Trucks & SUVs

You Should Never Buy A Used Range Rover

Buying a used car can have a lot of benefits, especially in the luxury car market. Cars like Audi and BMW practically eat their depreciation, from the moment you drive them off the lot to every mile you add on to the odometer. There are some luxury car brands that you can confidently buy in the used car market and avoid the depreciation, but there are some that you should definitely avoid, and Range Rover is one of them.

Regardless of which model or year you choose, used Range Rovers are notorious for being unreliable and plagued with expensive repair costs. Even Rovers that appear, upon first glance, to be in exceptional or ‘like new’ condition can be hiding some nefarious mechanical problems, and there are some major problems you should be aware of if you absolutely must buy a used Range Rover.

From the outside, many older used Range Rovers look to be in good condition. The body of most Range Rovers is aluminum, so you won’t find them rusting out or with a lot of unnecessary body damage as long as the previous owners weren’t constantly driving the car into things. Unlike some lower-priced cars, Range Rover uses a higher-quality paint and clear coat, so you can typically find them without UV burn or sun spots and get paint that is in relatively good condition for a used car. When it comes to buying a car, however, looks aren’t the most important factor if they just cover up major underlying issues.

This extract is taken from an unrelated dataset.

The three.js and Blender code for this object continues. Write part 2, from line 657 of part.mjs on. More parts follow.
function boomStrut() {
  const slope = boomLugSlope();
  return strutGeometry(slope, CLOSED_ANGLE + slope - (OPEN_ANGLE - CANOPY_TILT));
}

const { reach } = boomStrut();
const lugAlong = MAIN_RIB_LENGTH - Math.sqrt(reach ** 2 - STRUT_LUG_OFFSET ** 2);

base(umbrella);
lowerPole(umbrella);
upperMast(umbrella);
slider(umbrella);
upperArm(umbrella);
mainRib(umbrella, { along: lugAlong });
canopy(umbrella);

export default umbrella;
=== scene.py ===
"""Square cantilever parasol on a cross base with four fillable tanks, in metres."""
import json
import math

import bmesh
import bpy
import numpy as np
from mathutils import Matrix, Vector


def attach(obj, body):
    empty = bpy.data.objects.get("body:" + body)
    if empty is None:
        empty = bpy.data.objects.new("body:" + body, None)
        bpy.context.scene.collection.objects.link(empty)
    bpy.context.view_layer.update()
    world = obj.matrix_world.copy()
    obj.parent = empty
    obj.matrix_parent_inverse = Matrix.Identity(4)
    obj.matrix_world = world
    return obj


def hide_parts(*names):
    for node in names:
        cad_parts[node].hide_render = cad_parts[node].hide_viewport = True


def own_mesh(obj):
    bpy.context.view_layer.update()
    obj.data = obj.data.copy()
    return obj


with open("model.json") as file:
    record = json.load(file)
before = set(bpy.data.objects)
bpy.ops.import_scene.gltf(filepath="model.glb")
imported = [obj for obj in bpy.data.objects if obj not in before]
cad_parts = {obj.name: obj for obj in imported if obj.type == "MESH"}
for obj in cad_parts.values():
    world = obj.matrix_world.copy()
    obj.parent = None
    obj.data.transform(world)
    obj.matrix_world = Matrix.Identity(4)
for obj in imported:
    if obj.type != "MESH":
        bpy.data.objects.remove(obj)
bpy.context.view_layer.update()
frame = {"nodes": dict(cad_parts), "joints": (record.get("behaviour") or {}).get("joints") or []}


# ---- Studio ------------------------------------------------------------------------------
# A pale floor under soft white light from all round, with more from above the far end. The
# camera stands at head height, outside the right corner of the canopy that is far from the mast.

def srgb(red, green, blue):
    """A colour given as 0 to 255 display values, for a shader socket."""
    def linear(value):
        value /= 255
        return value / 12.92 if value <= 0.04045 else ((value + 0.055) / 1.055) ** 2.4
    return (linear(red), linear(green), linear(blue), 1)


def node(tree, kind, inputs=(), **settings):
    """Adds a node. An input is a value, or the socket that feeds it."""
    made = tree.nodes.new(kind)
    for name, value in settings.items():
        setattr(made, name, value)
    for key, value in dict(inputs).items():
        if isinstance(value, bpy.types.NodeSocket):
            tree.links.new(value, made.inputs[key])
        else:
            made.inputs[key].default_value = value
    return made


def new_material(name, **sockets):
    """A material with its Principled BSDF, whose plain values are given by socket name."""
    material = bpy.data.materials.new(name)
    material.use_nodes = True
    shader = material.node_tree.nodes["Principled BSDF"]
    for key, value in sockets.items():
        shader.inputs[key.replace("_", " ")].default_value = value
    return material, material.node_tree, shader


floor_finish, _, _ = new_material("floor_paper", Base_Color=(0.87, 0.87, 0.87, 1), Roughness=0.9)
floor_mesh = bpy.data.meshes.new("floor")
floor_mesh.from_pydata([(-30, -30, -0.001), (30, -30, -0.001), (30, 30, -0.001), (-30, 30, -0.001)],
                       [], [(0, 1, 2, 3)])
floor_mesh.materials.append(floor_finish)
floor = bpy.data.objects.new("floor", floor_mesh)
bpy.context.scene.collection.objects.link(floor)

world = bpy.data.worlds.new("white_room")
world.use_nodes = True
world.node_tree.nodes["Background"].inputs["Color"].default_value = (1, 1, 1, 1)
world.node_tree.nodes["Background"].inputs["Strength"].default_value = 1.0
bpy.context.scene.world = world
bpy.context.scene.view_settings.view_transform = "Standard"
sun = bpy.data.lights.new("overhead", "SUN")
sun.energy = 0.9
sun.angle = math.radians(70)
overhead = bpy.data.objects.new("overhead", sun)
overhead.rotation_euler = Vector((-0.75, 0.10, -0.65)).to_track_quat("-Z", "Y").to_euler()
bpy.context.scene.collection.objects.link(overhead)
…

2019 Range Rover Sport rear
2019 Range Rover Sport rear | Land Rover

Range Rover air suspension

Many Range Rovers came equipped with an air suspension that, when working, gives the car a smooth ride that can be adjusted for different driving conditions. This is done through several major components that cost thousands of dollars to repair or replace. Because many Range Rovers can still be driven with many of these mechanical pieces damaged, you can buy one without realizing that the suspension needs a substantial amount of work.

The bags of air located at each corner of the SUV, allowing the height of the Rover to be adjusted. At around 100,000 these bags start to fail, causing them to leak air and become completely ineffective. This is a problem almost all Range Rover owners complain about once their mileage gets higher, and if it isn’t properly addressed it’s also an issue that used Range Rover buyers will have to deal with.

Leaking oil

Another concern that many Range Rover drivers complain about is oil leaks, which are not inevitable but also happen to low mileage cars. Some owners even claim they have oil leak problems as low as 70,000 or sooner, and if you’re looking to buy a used one it’s a red flag to look out for. While oil leaks aren’t necessarily the worst problem you can have if you continue to add oil to your engine. Left unmonitored, however, they can cause catastrophic damage to your engine. Depending on where oil is leaking from can cause major inconveniences as well, and it’s not uncommon for an oil leak to burn in the engine bay and cause a disgusting-smelling smoke.

Many new Range Rovers inevitably have to deal with these issues, and while they may not sound too bad at first you can be left dealing with expensive repairs and other issues that don’t end up saving you any money in the long run.